**What to produce**
Reproduce exactly the lines from the line with "obj.parent = None" through the line with "SCENE = bpy.context.scene", both included, and no other lines.

**Given entries**
┏━━
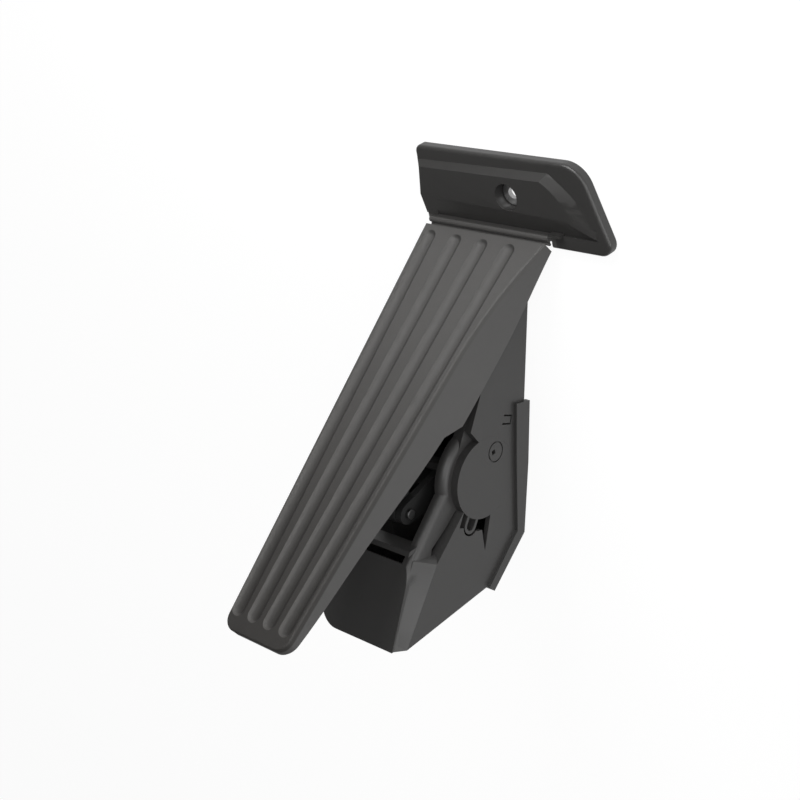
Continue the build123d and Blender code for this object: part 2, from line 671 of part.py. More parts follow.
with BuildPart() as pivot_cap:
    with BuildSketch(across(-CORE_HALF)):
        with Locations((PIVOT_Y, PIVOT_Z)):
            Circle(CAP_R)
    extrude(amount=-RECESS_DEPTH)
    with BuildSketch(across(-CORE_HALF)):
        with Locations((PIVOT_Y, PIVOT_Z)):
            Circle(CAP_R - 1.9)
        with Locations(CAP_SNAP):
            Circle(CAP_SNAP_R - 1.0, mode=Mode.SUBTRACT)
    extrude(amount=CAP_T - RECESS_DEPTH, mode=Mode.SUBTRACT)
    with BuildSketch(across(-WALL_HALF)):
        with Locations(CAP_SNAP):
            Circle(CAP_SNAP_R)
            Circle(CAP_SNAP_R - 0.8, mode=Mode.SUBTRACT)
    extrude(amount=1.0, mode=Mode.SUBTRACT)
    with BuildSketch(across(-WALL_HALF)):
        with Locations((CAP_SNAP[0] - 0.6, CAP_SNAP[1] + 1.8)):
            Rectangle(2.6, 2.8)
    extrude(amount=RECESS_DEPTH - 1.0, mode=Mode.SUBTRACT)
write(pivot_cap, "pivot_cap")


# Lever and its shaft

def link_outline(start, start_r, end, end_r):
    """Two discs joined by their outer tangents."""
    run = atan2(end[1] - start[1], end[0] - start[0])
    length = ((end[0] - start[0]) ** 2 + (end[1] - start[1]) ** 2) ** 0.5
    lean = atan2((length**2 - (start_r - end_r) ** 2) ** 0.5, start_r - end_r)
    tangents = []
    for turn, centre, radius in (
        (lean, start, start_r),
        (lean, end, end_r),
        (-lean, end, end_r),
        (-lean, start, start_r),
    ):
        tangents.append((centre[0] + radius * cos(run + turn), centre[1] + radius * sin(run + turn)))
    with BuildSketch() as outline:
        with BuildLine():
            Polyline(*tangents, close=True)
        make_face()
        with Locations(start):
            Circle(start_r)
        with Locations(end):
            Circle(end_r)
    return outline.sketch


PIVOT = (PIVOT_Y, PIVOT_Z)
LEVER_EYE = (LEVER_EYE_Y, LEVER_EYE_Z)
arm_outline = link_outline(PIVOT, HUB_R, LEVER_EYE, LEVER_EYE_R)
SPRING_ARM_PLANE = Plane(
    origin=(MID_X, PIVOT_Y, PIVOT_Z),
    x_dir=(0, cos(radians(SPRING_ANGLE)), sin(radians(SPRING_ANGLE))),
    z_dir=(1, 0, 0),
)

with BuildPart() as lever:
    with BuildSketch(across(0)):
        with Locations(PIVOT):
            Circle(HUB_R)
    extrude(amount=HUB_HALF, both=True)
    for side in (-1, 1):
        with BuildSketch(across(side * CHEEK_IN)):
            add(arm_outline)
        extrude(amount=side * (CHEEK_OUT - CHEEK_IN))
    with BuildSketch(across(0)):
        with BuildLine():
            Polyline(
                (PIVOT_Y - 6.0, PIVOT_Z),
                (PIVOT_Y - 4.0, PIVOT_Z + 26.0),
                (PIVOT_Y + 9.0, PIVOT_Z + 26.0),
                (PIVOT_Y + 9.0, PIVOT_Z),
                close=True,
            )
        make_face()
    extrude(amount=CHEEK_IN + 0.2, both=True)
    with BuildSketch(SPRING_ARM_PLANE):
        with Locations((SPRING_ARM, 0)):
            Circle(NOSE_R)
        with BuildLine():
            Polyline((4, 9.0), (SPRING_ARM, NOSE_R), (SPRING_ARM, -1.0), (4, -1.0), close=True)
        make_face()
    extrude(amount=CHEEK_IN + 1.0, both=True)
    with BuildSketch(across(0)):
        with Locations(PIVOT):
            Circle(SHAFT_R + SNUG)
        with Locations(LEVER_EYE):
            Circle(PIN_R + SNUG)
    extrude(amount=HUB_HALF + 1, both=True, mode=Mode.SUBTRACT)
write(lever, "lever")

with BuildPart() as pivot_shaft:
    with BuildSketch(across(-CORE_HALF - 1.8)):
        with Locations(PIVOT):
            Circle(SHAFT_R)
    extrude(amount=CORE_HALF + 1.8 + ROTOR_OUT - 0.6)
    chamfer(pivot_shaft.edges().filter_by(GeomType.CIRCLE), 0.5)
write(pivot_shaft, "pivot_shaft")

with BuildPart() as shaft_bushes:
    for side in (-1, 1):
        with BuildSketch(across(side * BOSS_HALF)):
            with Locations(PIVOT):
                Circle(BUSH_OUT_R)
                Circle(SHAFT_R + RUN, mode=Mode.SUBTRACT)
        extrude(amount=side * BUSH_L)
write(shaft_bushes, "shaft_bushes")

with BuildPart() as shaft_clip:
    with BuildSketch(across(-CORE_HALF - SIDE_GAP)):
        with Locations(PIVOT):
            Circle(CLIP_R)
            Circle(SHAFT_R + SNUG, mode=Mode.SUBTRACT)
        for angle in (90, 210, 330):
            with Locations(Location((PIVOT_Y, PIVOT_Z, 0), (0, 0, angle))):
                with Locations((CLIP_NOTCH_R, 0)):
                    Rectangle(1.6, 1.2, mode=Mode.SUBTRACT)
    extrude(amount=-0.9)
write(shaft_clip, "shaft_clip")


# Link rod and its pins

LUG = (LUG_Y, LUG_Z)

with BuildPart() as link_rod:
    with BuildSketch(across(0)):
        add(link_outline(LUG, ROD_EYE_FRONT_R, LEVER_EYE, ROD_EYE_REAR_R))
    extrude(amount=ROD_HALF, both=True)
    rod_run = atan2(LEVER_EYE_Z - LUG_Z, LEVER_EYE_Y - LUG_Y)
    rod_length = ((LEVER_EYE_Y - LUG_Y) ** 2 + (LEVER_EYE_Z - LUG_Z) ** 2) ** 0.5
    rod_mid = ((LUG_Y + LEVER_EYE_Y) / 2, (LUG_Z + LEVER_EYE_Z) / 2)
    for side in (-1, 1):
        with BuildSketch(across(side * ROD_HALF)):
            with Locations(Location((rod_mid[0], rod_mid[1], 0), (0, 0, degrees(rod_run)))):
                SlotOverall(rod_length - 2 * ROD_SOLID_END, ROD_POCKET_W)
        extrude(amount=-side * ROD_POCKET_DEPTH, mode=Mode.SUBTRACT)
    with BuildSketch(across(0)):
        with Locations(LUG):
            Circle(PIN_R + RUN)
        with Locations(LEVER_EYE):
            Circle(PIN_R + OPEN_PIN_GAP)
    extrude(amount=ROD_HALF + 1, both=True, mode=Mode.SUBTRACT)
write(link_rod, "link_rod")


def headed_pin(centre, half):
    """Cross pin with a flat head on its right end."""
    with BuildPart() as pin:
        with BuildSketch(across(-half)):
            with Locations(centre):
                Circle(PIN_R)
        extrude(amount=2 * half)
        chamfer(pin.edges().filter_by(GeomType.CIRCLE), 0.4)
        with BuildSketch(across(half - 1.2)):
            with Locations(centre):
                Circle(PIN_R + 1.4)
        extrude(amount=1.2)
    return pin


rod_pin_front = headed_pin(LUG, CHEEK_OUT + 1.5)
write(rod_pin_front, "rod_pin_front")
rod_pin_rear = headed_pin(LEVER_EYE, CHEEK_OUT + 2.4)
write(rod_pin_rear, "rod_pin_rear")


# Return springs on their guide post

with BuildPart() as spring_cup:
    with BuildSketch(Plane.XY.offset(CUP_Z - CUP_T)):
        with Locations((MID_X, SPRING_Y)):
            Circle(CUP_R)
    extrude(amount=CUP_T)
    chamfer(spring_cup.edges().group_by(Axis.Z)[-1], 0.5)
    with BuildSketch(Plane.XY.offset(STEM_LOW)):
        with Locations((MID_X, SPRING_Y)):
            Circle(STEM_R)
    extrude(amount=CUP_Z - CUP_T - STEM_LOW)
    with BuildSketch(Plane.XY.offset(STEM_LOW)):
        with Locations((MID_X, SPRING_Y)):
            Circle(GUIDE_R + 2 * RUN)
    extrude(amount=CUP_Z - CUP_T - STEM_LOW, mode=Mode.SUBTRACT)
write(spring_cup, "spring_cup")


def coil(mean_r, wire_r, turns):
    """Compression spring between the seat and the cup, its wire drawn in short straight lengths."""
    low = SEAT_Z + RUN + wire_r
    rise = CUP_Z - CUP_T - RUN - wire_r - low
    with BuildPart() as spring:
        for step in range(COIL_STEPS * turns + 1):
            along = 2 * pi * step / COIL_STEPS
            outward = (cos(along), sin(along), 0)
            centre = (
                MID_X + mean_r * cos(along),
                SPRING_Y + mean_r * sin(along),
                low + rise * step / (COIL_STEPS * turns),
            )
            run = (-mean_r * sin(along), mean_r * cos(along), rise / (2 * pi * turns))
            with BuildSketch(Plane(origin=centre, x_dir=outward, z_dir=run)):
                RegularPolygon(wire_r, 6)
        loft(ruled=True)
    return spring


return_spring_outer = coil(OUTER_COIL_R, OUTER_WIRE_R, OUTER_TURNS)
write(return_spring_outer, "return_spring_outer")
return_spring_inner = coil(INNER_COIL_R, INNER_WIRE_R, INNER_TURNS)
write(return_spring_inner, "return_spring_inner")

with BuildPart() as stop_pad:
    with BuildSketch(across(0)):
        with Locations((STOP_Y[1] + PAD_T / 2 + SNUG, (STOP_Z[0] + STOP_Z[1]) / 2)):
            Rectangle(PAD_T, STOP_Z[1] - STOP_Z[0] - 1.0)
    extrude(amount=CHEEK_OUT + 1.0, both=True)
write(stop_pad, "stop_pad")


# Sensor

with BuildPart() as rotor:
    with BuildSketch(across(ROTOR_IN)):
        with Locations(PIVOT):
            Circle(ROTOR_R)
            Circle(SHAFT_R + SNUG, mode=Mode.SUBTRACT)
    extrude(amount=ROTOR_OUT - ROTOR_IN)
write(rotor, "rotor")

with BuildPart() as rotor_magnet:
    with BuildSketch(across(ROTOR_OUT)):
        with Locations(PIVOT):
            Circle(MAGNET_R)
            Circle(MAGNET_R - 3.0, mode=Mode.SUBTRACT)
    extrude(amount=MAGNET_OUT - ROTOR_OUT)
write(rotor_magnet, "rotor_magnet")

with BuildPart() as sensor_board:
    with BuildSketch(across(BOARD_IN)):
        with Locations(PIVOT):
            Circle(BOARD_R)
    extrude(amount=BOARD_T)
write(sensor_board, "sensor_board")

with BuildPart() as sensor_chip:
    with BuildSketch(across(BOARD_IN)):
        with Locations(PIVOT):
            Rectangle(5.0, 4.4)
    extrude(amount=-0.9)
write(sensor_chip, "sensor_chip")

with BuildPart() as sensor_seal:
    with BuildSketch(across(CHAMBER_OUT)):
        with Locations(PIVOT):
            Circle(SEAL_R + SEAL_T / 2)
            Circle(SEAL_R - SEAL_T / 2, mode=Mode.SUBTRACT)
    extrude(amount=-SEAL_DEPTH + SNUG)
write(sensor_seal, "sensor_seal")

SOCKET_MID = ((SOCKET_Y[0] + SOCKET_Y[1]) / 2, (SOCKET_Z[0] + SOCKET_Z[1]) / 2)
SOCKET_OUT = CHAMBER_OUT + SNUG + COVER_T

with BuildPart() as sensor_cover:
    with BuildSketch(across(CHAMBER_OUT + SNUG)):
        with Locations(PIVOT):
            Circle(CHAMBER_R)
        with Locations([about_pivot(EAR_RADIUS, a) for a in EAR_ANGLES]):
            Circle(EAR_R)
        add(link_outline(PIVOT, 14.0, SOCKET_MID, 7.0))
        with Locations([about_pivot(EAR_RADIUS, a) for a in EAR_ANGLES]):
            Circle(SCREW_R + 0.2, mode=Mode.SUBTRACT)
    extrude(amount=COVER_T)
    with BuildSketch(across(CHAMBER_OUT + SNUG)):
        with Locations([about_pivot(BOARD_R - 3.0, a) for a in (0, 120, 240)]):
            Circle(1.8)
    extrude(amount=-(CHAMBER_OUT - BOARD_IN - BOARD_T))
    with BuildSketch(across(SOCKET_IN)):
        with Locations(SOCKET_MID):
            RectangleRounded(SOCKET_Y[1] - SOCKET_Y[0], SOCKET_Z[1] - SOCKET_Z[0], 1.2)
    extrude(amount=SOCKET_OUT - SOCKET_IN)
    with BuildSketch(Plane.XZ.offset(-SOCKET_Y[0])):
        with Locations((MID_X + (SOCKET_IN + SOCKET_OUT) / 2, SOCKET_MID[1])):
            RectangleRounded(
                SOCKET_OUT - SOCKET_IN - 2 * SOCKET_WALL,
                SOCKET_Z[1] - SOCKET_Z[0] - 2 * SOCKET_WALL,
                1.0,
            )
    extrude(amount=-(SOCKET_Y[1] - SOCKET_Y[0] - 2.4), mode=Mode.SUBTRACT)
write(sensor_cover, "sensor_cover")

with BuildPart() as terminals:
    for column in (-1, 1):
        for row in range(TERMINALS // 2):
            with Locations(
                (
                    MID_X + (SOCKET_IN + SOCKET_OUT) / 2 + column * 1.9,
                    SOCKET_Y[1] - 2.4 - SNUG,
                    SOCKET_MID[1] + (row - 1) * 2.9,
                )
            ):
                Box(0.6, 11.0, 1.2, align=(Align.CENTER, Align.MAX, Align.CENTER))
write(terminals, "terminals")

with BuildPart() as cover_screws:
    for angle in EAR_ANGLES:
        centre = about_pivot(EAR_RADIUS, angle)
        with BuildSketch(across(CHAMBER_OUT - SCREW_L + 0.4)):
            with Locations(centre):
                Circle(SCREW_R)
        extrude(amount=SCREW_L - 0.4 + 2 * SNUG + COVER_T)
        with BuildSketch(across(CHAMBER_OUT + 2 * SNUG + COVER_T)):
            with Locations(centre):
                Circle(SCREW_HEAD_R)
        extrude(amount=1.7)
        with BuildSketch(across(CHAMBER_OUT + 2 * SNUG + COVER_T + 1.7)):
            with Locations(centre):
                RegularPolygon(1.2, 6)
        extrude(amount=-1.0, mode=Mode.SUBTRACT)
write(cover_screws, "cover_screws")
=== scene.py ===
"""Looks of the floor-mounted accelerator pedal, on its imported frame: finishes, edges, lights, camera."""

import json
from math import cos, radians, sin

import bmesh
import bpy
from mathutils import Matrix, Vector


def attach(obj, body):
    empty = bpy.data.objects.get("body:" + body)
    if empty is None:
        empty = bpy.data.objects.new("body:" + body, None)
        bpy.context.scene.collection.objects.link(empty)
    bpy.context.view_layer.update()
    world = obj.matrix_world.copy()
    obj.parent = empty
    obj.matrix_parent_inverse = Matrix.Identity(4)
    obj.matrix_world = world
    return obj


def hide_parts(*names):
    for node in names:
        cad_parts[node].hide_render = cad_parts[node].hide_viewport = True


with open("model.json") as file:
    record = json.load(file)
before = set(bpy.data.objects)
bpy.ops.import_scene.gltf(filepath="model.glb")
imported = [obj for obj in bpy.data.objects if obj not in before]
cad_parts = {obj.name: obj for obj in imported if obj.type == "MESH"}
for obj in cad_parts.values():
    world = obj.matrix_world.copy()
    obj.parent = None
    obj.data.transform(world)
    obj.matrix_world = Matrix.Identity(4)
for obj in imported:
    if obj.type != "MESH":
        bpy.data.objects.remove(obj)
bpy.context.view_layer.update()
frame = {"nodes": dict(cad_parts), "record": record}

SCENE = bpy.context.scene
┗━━
┏━━
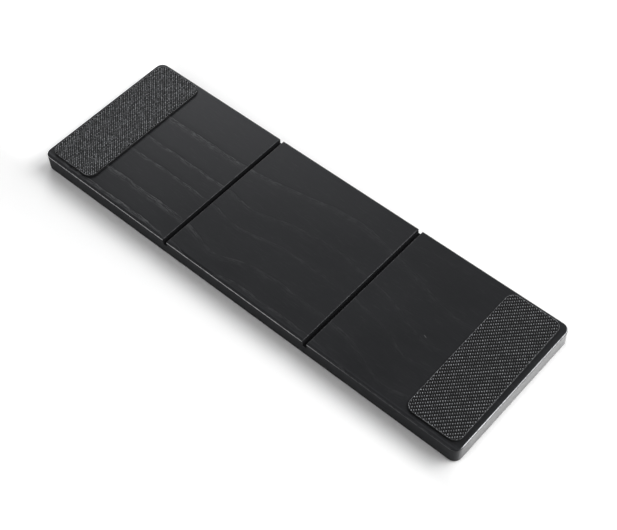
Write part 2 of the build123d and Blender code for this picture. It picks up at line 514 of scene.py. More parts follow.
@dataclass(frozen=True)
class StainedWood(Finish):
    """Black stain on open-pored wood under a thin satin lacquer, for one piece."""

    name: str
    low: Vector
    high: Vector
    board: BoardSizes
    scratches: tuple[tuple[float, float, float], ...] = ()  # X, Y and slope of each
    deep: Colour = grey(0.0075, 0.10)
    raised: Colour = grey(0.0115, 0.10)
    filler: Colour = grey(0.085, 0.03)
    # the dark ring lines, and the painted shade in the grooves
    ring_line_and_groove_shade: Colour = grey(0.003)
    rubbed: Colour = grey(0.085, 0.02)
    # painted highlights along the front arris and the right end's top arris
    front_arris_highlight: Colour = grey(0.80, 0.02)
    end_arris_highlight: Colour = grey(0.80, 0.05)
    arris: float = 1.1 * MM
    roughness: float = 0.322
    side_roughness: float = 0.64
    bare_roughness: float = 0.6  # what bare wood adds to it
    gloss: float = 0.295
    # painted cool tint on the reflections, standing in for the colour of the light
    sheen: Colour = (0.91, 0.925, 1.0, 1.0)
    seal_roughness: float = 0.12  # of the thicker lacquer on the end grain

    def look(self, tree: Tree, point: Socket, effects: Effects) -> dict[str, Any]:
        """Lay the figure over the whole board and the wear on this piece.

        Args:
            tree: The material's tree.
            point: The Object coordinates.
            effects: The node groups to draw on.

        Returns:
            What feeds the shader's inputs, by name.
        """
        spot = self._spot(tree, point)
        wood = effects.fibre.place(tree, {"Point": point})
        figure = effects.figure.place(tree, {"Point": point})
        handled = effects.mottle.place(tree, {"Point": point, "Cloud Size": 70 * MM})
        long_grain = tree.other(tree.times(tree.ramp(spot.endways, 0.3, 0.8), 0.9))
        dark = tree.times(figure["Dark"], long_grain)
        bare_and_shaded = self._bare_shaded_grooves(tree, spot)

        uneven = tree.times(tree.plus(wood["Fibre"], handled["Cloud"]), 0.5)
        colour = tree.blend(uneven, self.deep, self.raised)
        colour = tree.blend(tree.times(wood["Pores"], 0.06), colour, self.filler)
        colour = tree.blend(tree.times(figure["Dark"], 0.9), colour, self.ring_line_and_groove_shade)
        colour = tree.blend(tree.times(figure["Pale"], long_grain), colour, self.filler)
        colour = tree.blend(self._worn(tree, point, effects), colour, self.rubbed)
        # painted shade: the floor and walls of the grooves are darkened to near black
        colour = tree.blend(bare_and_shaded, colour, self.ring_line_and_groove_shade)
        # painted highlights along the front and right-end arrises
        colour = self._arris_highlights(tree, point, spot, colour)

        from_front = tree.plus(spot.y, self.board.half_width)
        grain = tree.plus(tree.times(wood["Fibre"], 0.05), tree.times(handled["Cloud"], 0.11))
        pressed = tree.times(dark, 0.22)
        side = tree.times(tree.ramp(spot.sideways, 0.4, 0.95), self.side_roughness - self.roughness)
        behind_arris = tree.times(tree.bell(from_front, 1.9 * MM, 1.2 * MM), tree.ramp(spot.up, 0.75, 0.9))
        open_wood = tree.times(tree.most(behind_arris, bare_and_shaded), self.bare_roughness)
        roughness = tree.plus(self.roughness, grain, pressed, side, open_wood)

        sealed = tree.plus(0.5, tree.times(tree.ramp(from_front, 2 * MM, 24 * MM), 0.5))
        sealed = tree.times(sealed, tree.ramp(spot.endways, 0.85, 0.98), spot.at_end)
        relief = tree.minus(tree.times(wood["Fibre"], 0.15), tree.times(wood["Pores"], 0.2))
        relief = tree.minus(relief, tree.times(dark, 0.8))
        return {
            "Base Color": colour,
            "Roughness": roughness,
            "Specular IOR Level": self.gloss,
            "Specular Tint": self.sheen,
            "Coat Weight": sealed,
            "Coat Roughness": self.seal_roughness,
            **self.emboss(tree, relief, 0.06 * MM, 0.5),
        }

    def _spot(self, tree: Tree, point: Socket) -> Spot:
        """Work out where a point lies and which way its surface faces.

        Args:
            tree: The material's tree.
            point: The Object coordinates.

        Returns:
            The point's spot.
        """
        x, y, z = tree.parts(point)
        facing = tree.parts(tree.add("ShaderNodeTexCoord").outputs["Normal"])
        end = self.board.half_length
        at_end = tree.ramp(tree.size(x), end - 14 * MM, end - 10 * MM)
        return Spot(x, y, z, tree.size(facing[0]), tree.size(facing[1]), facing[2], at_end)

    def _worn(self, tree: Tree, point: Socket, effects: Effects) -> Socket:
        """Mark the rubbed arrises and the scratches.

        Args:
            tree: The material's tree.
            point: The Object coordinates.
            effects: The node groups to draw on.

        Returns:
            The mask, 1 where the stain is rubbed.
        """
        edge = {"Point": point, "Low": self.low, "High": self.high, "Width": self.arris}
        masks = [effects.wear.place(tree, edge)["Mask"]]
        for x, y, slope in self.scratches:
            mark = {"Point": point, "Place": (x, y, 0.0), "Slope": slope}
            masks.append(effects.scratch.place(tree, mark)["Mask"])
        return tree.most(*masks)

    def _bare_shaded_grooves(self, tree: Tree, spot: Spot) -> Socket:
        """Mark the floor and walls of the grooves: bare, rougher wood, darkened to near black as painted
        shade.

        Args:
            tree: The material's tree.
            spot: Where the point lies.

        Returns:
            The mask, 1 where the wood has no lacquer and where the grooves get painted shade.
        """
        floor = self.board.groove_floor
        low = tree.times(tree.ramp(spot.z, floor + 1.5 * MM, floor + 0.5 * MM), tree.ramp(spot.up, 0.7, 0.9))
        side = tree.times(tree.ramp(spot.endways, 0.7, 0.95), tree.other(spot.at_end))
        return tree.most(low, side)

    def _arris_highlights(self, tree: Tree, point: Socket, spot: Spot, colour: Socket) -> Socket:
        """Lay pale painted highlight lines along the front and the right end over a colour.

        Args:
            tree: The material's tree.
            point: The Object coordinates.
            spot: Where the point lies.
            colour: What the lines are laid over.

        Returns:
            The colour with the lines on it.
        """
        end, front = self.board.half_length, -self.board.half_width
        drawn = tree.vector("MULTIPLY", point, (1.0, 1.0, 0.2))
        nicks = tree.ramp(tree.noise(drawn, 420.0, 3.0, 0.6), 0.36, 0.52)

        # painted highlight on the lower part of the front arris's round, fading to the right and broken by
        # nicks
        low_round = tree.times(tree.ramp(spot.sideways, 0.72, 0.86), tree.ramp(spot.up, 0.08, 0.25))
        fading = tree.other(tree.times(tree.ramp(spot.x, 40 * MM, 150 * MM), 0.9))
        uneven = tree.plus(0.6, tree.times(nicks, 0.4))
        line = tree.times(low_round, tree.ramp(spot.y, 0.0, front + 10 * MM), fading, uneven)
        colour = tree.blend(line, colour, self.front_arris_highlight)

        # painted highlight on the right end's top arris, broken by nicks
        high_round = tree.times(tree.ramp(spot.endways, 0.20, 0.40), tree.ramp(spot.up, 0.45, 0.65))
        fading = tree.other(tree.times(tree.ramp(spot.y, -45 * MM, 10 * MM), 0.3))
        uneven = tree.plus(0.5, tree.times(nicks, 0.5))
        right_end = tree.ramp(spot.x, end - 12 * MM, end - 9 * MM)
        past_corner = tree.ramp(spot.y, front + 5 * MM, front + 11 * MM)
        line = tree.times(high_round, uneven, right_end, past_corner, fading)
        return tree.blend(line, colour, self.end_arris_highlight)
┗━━
**Task response**
    obj.parent = None
    obj.data.transform(world)
    obj.matrix_world = Matrix.Identity(4)
for obj in imported:
    if obj.type != "MESH":
        bpy.data.objects.remove(obj)
bpy.context.view_layer.update()
frame = {"nodes": dict(cad_parts), "record": record}

SCENE = bpy.context.scene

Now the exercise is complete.